-- Start EXTRACTED DATA --
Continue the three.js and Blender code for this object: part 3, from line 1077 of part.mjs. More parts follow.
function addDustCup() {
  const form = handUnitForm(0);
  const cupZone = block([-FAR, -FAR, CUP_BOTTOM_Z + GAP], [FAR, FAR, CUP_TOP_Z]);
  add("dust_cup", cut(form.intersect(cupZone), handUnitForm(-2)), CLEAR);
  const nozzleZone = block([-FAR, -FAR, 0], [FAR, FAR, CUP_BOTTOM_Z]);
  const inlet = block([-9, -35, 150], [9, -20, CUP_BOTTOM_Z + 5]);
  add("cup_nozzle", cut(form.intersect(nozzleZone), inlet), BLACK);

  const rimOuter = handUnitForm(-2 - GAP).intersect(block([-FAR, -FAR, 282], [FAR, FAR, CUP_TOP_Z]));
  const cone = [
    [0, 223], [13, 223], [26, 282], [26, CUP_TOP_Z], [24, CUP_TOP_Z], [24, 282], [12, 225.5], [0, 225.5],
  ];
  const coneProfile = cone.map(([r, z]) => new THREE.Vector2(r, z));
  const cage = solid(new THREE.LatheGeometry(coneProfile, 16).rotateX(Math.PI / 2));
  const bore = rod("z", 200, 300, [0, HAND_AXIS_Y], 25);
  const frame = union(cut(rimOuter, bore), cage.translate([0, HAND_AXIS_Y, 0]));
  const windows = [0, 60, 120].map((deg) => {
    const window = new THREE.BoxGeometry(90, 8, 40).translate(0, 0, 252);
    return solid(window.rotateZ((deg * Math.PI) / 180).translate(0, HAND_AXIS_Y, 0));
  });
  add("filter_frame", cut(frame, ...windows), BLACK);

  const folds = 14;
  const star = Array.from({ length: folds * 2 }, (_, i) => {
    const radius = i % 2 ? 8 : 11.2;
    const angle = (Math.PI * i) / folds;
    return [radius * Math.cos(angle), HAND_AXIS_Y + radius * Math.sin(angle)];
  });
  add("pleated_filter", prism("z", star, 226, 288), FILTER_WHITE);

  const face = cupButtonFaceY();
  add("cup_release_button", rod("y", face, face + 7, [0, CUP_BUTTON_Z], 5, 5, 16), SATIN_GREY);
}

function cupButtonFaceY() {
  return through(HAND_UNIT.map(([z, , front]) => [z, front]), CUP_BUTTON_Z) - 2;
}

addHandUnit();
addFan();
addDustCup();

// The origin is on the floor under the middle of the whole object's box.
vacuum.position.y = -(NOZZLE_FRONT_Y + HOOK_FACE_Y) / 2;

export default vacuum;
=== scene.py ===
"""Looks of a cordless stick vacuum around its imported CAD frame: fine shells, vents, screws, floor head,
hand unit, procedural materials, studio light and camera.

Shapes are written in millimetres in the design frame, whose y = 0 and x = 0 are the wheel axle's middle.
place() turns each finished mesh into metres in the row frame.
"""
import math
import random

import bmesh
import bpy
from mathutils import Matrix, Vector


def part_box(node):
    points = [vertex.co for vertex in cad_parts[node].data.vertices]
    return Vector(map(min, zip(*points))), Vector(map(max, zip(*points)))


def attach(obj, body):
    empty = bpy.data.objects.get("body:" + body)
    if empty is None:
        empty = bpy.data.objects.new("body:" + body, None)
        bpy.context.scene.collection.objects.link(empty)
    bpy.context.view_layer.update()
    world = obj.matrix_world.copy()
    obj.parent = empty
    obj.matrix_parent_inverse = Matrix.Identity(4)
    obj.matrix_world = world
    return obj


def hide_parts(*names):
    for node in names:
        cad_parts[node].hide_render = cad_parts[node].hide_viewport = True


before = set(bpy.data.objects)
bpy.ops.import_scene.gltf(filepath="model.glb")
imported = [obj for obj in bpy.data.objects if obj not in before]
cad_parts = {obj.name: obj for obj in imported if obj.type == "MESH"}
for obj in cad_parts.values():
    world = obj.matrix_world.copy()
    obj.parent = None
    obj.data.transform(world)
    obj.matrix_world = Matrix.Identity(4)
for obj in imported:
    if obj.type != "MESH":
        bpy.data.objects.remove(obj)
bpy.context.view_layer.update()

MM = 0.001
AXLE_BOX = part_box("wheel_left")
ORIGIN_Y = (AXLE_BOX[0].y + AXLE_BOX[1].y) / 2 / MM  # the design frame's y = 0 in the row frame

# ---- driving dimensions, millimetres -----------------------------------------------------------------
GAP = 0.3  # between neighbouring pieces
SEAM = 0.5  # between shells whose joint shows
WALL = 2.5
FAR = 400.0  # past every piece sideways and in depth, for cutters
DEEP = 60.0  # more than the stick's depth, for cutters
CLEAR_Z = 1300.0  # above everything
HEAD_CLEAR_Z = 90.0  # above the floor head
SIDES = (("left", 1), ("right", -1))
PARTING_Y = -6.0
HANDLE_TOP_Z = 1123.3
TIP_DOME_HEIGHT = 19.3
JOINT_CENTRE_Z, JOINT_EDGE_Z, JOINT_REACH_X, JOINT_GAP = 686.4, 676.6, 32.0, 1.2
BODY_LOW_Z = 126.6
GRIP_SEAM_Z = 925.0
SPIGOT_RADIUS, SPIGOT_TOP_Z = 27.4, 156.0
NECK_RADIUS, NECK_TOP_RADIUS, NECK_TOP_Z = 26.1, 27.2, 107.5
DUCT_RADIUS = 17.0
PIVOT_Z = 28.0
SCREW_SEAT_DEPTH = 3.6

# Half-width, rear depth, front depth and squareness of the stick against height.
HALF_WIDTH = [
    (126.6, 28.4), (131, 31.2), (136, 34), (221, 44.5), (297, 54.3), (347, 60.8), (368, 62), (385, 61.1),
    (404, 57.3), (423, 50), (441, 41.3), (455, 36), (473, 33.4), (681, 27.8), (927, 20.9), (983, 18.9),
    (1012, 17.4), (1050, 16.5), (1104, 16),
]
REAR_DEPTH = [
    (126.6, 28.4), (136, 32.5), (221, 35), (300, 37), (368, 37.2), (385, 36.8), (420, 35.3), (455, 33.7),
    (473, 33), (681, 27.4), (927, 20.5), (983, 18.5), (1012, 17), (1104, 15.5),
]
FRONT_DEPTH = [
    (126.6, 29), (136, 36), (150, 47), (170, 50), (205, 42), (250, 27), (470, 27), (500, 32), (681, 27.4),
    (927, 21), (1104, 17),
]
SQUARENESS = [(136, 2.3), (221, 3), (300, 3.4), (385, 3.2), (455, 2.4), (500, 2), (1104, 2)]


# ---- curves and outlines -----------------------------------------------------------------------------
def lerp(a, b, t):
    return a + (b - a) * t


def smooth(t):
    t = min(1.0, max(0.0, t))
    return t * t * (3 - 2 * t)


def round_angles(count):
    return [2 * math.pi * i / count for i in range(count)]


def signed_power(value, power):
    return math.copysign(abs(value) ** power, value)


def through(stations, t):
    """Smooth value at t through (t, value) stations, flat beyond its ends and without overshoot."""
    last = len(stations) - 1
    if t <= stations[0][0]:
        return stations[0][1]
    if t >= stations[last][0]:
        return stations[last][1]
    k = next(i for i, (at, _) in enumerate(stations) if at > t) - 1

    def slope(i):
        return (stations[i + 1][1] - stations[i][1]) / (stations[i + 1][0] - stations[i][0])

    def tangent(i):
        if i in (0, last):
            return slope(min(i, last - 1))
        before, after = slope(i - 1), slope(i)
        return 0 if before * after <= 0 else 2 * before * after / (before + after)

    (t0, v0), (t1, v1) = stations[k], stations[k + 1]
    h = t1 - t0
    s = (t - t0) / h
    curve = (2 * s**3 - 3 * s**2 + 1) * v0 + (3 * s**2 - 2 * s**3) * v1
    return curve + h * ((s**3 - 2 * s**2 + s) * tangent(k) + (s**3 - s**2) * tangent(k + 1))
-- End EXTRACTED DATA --
-- Start EXTRACTED DATA --
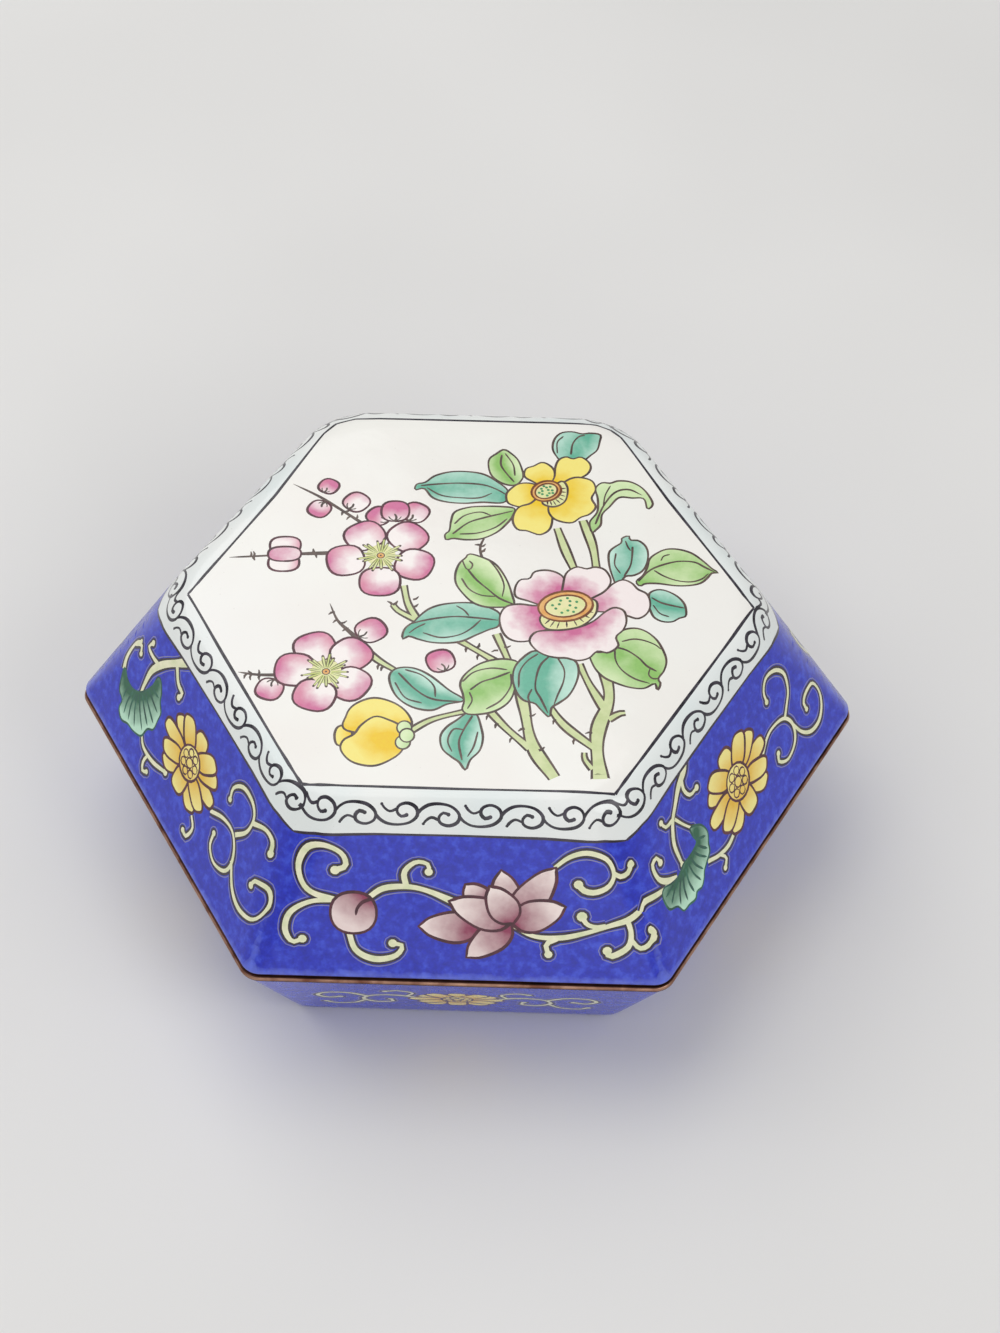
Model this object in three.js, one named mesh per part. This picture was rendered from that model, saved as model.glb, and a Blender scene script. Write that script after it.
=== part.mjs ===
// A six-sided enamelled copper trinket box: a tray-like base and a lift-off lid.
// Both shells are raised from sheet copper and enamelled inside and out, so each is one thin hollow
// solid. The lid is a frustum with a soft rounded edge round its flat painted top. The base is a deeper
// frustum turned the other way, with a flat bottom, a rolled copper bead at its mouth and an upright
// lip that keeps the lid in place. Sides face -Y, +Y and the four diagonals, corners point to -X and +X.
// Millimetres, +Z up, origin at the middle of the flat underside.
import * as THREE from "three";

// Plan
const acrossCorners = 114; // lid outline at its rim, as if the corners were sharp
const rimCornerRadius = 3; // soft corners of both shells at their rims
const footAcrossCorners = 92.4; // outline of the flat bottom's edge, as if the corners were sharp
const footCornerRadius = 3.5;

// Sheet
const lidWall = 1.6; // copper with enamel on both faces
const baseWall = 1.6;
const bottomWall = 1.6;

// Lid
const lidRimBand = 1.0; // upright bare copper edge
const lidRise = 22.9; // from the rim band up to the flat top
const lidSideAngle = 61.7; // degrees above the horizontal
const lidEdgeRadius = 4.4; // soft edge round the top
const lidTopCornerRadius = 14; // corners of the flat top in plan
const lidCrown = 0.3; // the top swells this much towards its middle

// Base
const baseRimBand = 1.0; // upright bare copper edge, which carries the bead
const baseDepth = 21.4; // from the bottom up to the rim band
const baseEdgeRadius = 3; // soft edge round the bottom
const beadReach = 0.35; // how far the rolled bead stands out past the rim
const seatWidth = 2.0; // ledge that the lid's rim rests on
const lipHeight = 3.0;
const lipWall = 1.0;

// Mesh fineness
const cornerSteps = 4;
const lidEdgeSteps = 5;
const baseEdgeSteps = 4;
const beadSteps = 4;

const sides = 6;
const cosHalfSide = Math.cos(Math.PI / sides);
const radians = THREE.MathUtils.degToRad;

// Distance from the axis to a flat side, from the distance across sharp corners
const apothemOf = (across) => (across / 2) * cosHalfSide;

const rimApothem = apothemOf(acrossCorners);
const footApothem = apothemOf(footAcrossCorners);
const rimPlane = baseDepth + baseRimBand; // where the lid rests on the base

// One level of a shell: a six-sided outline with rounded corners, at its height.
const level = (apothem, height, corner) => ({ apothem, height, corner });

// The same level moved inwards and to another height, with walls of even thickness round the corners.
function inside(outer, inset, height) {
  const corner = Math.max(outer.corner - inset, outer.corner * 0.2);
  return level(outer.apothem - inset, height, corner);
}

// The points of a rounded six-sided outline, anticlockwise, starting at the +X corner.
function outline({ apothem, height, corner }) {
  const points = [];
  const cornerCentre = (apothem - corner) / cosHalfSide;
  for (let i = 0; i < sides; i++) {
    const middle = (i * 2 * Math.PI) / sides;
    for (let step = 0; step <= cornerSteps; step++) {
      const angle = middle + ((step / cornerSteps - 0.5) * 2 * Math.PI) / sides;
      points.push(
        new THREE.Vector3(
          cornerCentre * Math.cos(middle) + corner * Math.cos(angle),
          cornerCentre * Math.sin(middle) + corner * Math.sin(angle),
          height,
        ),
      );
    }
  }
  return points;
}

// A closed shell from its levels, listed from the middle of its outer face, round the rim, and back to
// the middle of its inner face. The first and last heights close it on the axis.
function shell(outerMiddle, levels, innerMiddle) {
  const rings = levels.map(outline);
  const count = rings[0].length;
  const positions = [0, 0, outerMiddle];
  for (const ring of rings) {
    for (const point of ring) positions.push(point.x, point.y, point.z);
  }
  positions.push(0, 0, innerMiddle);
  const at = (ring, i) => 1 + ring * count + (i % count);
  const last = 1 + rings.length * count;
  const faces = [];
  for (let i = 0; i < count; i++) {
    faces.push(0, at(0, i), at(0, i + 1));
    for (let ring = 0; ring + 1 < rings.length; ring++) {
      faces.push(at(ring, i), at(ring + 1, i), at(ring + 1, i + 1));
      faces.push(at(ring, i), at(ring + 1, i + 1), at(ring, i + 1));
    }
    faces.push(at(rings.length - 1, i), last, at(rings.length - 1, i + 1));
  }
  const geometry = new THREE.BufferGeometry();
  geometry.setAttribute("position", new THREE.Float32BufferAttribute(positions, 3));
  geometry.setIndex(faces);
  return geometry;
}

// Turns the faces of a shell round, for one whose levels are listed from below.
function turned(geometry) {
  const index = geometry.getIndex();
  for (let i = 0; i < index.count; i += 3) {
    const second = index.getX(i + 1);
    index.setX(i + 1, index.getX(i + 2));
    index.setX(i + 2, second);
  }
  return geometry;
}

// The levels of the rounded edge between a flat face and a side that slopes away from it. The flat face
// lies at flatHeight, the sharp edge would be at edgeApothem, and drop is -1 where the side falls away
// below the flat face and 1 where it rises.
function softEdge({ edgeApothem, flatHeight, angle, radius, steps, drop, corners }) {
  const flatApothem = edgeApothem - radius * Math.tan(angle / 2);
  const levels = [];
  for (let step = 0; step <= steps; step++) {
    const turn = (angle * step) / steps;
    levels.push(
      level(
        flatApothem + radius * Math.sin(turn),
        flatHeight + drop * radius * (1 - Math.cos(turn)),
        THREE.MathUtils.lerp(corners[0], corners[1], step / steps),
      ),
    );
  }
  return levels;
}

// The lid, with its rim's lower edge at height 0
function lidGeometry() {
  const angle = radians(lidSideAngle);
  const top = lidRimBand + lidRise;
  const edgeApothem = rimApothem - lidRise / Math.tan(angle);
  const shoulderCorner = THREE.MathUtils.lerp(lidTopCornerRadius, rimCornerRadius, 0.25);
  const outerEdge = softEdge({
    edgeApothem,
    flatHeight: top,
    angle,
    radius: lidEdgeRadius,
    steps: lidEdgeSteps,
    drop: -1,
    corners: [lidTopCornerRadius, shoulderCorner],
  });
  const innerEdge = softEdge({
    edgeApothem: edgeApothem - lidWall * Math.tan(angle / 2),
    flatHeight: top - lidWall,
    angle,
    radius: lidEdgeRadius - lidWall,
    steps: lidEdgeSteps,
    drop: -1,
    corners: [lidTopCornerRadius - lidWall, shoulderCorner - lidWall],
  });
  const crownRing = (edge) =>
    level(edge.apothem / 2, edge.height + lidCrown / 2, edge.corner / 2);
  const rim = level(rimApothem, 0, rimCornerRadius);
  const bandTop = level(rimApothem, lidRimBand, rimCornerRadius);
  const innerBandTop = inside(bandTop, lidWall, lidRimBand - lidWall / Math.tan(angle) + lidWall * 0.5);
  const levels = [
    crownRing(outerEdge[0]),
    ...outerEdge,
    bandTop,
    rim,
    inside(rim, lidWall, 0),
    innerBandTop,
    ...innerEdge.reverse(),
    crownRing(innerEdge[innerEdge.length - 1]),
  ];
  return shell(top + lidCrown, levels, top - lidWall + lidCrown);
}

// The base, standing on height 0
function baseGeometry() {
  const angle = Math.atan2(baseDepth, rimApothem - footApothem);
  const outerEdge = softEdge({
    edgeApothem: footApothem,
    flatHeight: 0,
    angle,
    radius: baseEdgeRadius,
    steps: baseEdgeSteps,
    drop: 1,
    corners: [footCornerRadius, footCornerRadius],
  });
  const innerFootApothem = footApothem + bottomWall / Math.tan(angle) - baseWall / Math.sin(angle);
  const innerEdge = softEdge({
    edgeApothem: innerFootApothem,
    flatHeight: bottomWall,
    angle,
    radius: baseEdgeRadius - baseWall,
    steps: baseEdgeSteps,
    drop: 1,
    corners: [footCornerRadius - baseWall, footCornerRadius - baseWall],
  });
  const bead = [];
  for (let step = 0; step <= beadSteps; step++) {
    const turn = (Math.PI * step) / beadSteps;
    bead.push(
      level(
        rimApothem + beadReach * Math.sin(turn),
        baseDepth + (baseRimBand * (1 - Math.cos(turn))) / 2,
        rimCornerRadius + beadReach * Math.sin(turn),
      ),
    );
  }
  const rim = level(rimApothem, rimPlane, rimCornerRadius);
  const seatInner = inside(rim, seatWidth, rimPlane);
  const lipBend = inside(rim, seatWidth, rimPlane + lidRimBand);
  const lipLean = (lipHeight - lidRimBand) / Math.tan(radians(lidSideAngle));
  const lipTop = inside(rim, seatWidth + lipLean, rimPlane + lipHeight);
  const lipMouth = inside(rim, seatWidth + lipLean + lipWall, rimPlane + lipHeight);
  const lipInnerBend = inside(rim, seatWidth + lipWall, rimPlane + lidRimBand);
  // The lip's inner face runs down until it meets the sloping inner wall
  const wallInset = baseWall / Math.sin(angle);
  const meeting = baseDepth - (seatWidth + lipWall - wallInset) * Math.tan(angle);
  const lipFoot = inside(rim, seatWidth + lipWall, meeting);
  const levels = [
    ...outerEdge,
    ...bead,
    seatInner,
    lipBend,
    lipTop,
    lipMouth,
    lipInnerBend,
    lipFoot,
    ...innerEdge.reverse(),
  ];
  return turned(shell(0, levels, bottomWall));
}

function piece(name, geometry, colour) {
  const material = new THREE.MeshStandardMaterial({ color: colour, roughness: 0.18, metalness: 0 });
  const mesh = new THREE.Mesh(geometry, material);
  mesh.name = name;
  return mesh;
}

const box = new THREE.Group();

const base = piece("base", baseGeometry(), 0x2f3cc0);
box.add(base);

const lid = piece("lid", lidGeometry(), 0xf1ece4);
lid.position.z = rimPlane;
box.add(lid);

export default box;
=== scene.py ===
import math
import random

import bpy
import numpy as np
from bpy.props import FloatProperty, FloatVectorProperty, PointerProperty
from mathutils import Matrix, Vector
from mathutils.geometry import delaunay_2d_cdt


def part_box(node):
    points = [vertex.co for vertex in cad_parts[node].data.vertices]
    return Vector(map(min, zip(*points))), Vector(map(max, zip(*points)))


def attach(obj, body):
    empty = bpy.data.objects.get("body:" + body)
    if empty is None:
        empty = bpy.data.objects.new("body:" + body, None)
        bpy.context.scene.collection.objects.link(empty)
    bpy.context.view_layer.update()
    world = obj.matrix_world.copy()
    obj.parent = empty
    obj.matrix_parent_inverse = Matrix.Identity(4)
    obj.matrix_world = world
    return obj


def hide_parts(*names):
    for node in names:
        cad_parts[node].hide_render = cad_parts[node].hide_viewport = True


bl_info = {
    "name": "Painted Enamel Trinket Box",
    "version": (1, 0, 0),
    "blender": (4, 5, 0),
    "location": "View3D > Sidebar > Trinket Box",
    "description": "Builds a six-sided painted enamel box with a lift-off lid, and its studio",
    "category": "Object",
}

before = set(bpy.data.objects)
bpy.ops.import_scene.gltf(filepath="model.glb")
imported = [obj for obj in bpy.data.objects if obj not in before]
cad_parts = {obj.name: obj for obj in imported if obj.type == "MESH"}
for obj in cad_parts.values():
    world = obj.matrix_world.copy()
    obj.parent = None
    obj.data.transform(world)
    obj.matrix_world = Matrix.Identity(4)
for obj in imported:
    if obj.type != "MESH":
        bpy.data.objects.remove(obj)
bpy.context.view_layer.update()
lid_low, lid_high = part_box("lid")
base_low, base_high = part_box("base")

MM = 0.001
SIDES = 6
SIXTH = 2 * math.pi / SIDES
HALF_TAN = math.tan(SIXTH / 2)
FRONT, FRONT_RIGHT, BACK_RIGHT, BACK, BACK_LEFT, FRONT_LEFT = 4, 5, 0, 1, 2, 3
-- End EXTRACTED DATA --
▶ REQUIREMENT: Repeat, exactly as they stand above, the lines from the line with "const face = cupButtonFaceY();" to the line with "hand unit, procedural", both lines included.

▶ SOLUTION FOR THIS PROBLEM:
  const face = cupButtonFaceY();
  add("cup_release_button", rod("y", face, face + 7, [0, CUP_BUTTON_Z], 5, 5, 16), SATIN_GREY);
}

function cupButtonFaceY() {
  return through(HAND_UNIT.map(([z, , front]) => [z, front]), CUP_BUTTON_Z) - 2;
}

addHandUnit();
addFan();
addDustCup();

// The origin is on the floor under the middle of the whole object's box.
vacuum.position.y = -(NOZZLE_FRONT_Y + HOOK_FACE_Y) / 2;

export default vacuum;
=== scene.py ===
"""Looks of a cordless stick vacuum around its imported CAD frame: fine shells, vents, screws, floor head,
hand unit, procedural materials, studio light and camera.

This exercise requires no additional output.